> Task objective: Give the data a second time, exactly and in full.

> Data section:
^^^^^^^^

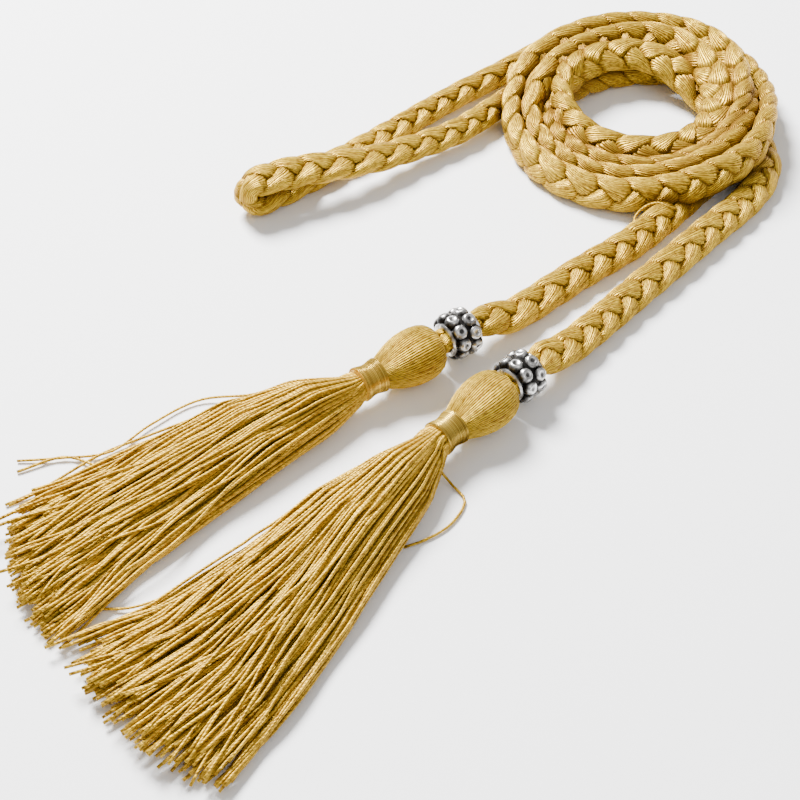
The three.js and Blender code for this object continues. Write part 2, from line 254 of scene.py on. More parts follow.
def across_vectors(line, leans):
    """The direction across a flat band at each step: level, then tipped up by its lean in degrees. In the
    coil a lean raises the outer edge, and outside it the band leans to the same side all along."""
    tangents = directions_along(line)
    across = np.zeros_like(line)
    last = np.array([-tangents[0][1], tangents[0][0], 0.0])
    for i, tangent in enumerate(tangents):
        level = np.array([-tangent[1], tangent[0], 0.0])
        if np.linalg.norm(level) < STEEP:
            level = last - tangent * (last @ tangent)
        level /= np.linalg.norm(level)
        if level @ last < 0:
            level = -level
        last = level
        across[i] = level
    outward = (line - np.array(laid(*COIL_CENTRE_MM)))[:, :2]
    outside = np.linalg.norm(outward, axis=1) > COIL_REACH
    facing = np.sign(np.einsum("ij,ij->i", across[:, :2], outward))
    for i in range(1, len(line)):
        if outside[i]:
            facing[i] = facing[i - 1]
    upward = np.cross(tangents, across)
    tip = np.radians(leans) * facing * np.where(upward[:, 2] < 0, -1, 1)
    across = across * np.cos(tip)[:, None] + upward * np.sin(tip)[:, None]
    return tangents, across, np.cross(tangents, across)


def tube_mesh(name, rings, along, shades, painted_shades):
    """One closed tube for each row of rings. Its UV map goes round (u) and along in metres (v); each tube
    has its own random tone, its shade, and each corner carries how much painted shade it gets, in creases and
    deep in a pile."""
    verts, faces, uvs, shade, hollow = [], [], [], [], []
    for tube, v, tone, shade_share in zip(rings, along, shades, painted_shades):
        base = len(verts)
        steps, sides = tube.shape[:2]
        verts.extend(map(tuple, tube.reshape(-1, 3)))
        shade.extend([tone] * (steps * sides))
        hollow.extend(np.broadcast_to(shade_share, (steps, sides)).ravel())
        for i in range(steps - 1):
            for k in range(sides):
                low = base + i * sides
                high = low + sides
                following = (k + 1) % sides
                faces.append((low + k, low + following, high + following, high + k))
                left, right = k / sides, (k + 1) / sides
                uvs.extend(((left, v[i]), (right, v[i]), (right, v[i + 1]), (left, v[i + 1])))
        last = base + (steps - 1) * sides
        faces.append(tuple(base + k for k in reversed(range(sides))))
        uvs.extend([(0.0, v[0])] * sides)
        faces.append(tuple(last + k for k in range(sides)))
        uvs.extend([(0.0, v[-1])] * sides)
    mesh = bpy.data.meshes.new(name)
    mesh.from_pydata(verts, [], faces)
    layer = mesh.uv_layers.new(name="threads")
    layer.data.foreach_set("uv", np.array(uvs, dtype=np.float32).ravel())
    for attribute, values in (("shade", shade), ("hollow", hollow)):
        stored = mesh.attributes.new(attribute, "FLOAT", "POINT")
        stored.data.foreach_set("value", np.array(values, dtype=np.float32))
    mesh.polygons.foreach_set("use_smooth", [True] * len(mesh.polygons))
    piece = bpy.data.objects.new(name, mesh)
    bpy.context.scene.collection.objects.link(piece)
    outwards = bmesh.new()
    outwards.from_mesh(mesh)
    bmesh.ops.recalc_face_normals(outwards, faces=outwards.faces)
    outwards.to_mesh(mesh)
    outwards.free()
    return piece


knot_line, plait_run = smooth_line(knots, PLAIT_STEP)
plait_line = knot_line[:, :3]
plait_length = float(plait_run[-1])

# Plaited by hand, so the band turns a little this way and that, its repeat isn't even, and its bundles are
# fuller in some places than in others. Each drift is a slow wave, with its stretch in metres to the radian.
LEAN_DRIFT = 7
LEAN_WAVES = [(0.6, 0.0171, 1.0), (0.4, 0.0067, 4.0)]
REPEAT_DRIFT = 0.3
REPEAT_DRIFT_STRETCH = 0.0113
BUNDLE_DRIFT = 0.07
BUNDLE_DRIFT_STRETCH = 0.0052
BUNDLE_DRIFT_APART = 2.3
uneven = sum(share * np.sin(plait_run / stretch + start) for share, stretch, start in LEAN_WAVES)
tangents, across, upright = across_vectors(plait_line, knot_line[:, 3] + LEAN_DRIFT * uneven)


def drawn_in(run):
    """How far the plait is drawn in to a round at each step, from 0 to 1, at either end."""
    pinch = np.zeros_like(run)
    for end, start in zip(ENDS, (run, run[-1] - run)):
        bead_back = BEAD_LENGTH + end.stub / 1000
        t = np.clip((bead_back + DRAWN_IN_FROM - start) / (DRAWN_IN_FROM - DRAWN_IN_BY), 0, 1)
        pinch = np.maximum(pinch, t * t * (3 - 2 * t))
    return pinch


# The plait is pulled out narrower between the fold and the coil, and a little in the legs. Each pair is a
# distance in metres, from the fold's tip or from the plait's end, and how fully it is narrowed there.
PULLED_WIDTH = 0.78
PULLED_FROM_TIP = [(0.015, 0.25), (0.06, 1), (0.12, 1), (0.15, 0)]
LEG_WIDTH = 0.93
LEG_FROM_END = [(0.11, 1), (0.15, 0)]
fold_tip = laid(*NEAR_RUN[-1][:3])
pinch = drawn_in(plait_run)
tip_run = plait_run[np.argmin(np.linalg.norm(plait_line - np.array(fold_tip), axis=1))]
from_tip = np.abs(plait_run - tip_run)
pulled = np.interp(from_tip, *zip(*PULLED_FROM_TIP))
from_end = np.minimum(plait_run, plait_length - plait_run)
in_leg = np.interp(from_end, *zip(*LEG_FROM_END))
narrow = 1 + pinch * (2 * BEAD_BORE / PLAIT_WIDTH - 1)
narrow = narrow * (1 + pulled * (PULLED_WIDTH - 1)) * (1 + in_leg * (1 - pinch) * (LEG_WIDTH - 1))
thin = 1 + pinch * (2 * BEAD_BORE / PLAIT_THICKNESS - 1)


def squarish(wave):
    return np.sign(wave) * np.abs(wave) ** BUNDLE_SQUARENESS


def oval(x, y, power):
    """1 on the outline of a squared oval that reaches 1 each way, less inside it and more outside."""
    return (np.abs(x) ** power + np.abs(y) ** power) ** (1 / power)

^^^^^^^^

> Output below:
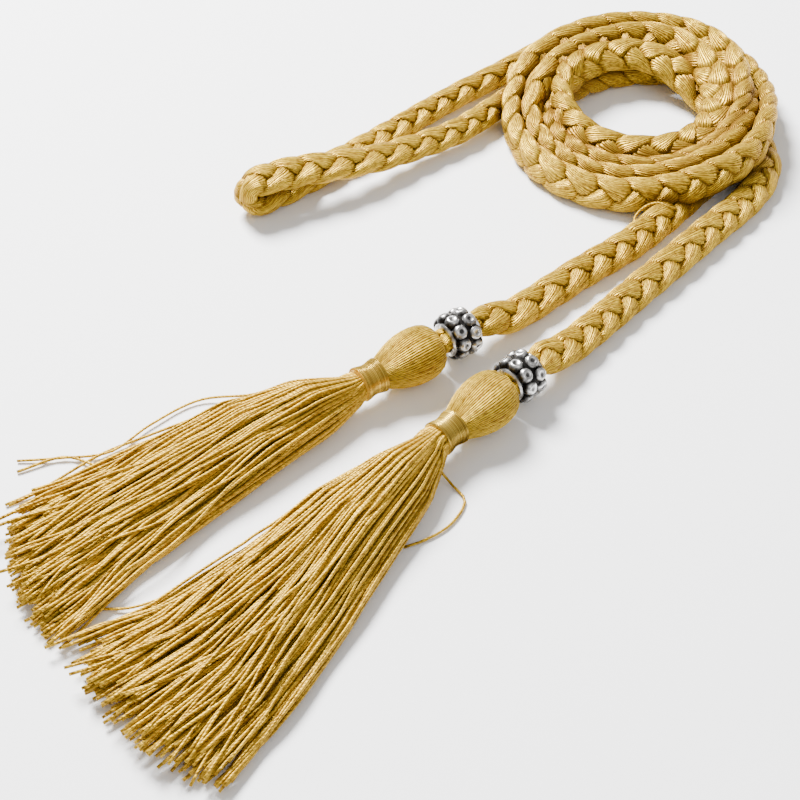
The three.js and Blender code for this object continues. Write part 2, from line 254 of scene.py on. More parts follow.
def across_vectors(line, leans):
    """The direction across a flat band at each step: level, then tipped up by its lean in degrees. In the
    coil a lean raises the outer edge, and outside it the band leans to the same side all along."""
    tangents = directions_along(line)
    across = np.zeros_like(line)
    last = np.array([-tangents[0][1], tangents[0][0], 0.0])
    for i, tangent in enumerate(tangents):
        level = np.array([-tangent[1], tangent[0], 0.0])
        if np.linalg.norm(level) < STEEP:
            level = last - tangent * (last @ tangent)
        level /= np.linalg.norm(level)
        if level @ last < 0:
            level = -level
        last = level
        across[i] = level
    outward = (line - np.array(laid(*COIL_CENTRE_MM)))[:, :2]
    outside = np.linalg.norm(outward, axis=1) > COIL_REACH
    facing = np.sign(np.einsum("ij,ij->i", across[:, :2], outward))
    for i in range(1, len(line)):
        if outside[i]:
            facing[i] = facing[i - 1]
    upward = np.cross(tangents, across)
    tip = np.radians(leans) * facing * np.where(upward[:, 2] < 0, -1, 1)
    across = across * np.cos(tip)[:, None] + upward * np.sin(tip)[:, None]
    return tangents, across, np.cross(tangents, across)


def tube_mesh(name, rings, along, shades, painted_shades):
    """One closed tube for each row of rings. Its UV map goes round (u) and along in metres (v); each tube
    has its own random tone, its shade, and each corner carries how much painted shade it gets, in creases and
    deep in a pile."""
    verts, faces, uvs, shade, hollow = [], [], [], [], []
    for tube, v, tone, shade_share in zip(rings, along, shades, painted_shades):
        base = len(verts)
        steps, sides = tube.shape[:2]
        verts.extend(map(tuple, tube.reshape(-1, 3)))
        shade.extend([tone] * (steps * sides))
        hollow.extend(np.broadcast_to(shade_share, (steps, sides)).ravel())
        for i in range(steps - 1):
            for k in range(sides):
                low = base + i * sides
                high = low + sides
                following = (k + 1) % sides
                faces.append((low + k, low + following, high + following, high + k))
                left, right = k / sides, (k + 1) / sides
                uvs.extend(((left, v[i]), (right, v[i]), (right, v[i + 1]), (left, v[i + 1])))
        last = base + (steps - 1) * sides
        faces.append(tuple(base + k for k in reversed(range(sides))))
        uvs.extend([(0.0, v[0])] * sides)
        faces.append(tuple(last + k for k in range(sides)))
        uvs.extend([(0.0, v[-1])] * sides)
    mesh = bpy.data.meshes.new(name)
    mesh.from_pydata(verts, [], faces)
    layer = mesh.uv_layers.new(name="threads")
    layer.data.foreach_set("uv", np.array(uvs, dtype=np.float32).ravel())
    for attribute, values in (("shade", shade), ("hollow", hollow)):
        stored = mesh.attributes.new(attribute, "FLOAT", "POINT")
        stored.data.foreach_set("value", np.array(values, dtype=np.float32))
    mesh.polygons.foreach_set("use_smooth", [True] * len(mesh.polygons))
    piece = bpy.data.objects.new(name, mesh)
    bpy.context.scene.collection.objects.link(piece)
    outwards = bmesh.new()
    outwards.from_mesh(mesh)
    bmesh.ops.recalc_face_normals(outwards, faces=outwards.faces)
    outwards.to_mesh(mesh)
    outwards.free()
    return piece


knot_line, plait_run = smooth_line(knots, PLAIT_STEP)
plait_line = knot_line[:, :3]
plait_length = float(plait_run[-1])

# Plaited by hand, so the band turns a little this way and that, its repeat isn't even, and its bundles are
# fuller in some places than in others. Each drift is a slow wave, with its stretch in metres to the radian.
LEAN_DRIFT = 7
LEAN_WAVES = [(0.6, 0.0171, 1.0), (0.4, 0.0067, 4.0)]
REPEAT_DRIFT = 0.3
REPEAT_DRIFT_STRETCH = 0.0113
BUNDLE_DRIFT = 0.07
BUNDLE_DRIFT_STRETCH = 0.0052
BUNDLE_DRIFT_APART = 2.3
uneven = sum(share * np.sin(plait_run / stretch + start) for share, stretch, start in LEAN_WAVES)
tangents, across, upright = across_vectors(plait_line, knot_line[:, 3] + LEAN_DRIFT * uneven)


def drawn_in(run):
    """How far the plait is drawn in to a round at each step, from 0 to 1, at either end."""
    pinch = np.zeros_like(run)
    for end, start in zip(ENDS, (run, run[-1] - run)):
        bead_back = BEAD_LENGTH + end.stub / 1000
        t = np.clip((bead_back + DRAWN_IN_FROM - start) / (DRAWN_IN_FROM - DRAWN_IN_BY), 0, 1)
        pinch = np.maximum(pinch, t * t * (3 - 2 * t))
    return pinch


# The plait is pulled out narrower between the fold and the coil, and a little in the legs. Each pair is a
# distance in metres, from the fold's tip or from the plait's end, and how fully it is narrowed there.
PULLED_WIDTH = 0.78
PULLED_FROM_TIP = [(0.015, 0.25), (0.06, 1), (0.12, 1), (0.15, 0)]
LEG_WIDTH = 0.93
LEG_FROM_END = [(0.11, 1), (0.15, 0)]
fold_tip = laid(*NEAR_RUN[-1][:3])
pinch = drawn_in(plait_run)
tip_run = plait_run[np.argmin(np.linalg.norm(plait_line - np.array(fold_tip), axis=1))]
from_tip = np.abs(plait_run - tip_run)
pulled = np.interp(from_tip, *zip(*PULLED_FROM_TIP))
from_end = np.minimum(plait_run, plait_length - plait_run)
in_leg = np.interp(from_end, *zip(*LEG_FROM_END))
narrow = 1 + pinch * (2 * BEAD_BORE / PLAIT_WIDTH - 1)
narrow = narrow * (1 + pulled * (PULLED_WIDTH - 1)) * (1 + in_leg * (1 - pinch) * (LEG_WIDTH - 1))
thin = 1 + pinch * (2 * BEAD_BORE / PLAIT_THICKNESS - 1)


def squarish(wave):
    return np.sign(wave) * np.abs(wave) ** BUNDLE_SQUARENESS


def oval(x, y, power):
    """1 on the outline of a squared oval that reaches 1 each way, less inside it and more outside."""
    return (np.abs(x) ** power + np.abs(y) ** power) ** (1 / power)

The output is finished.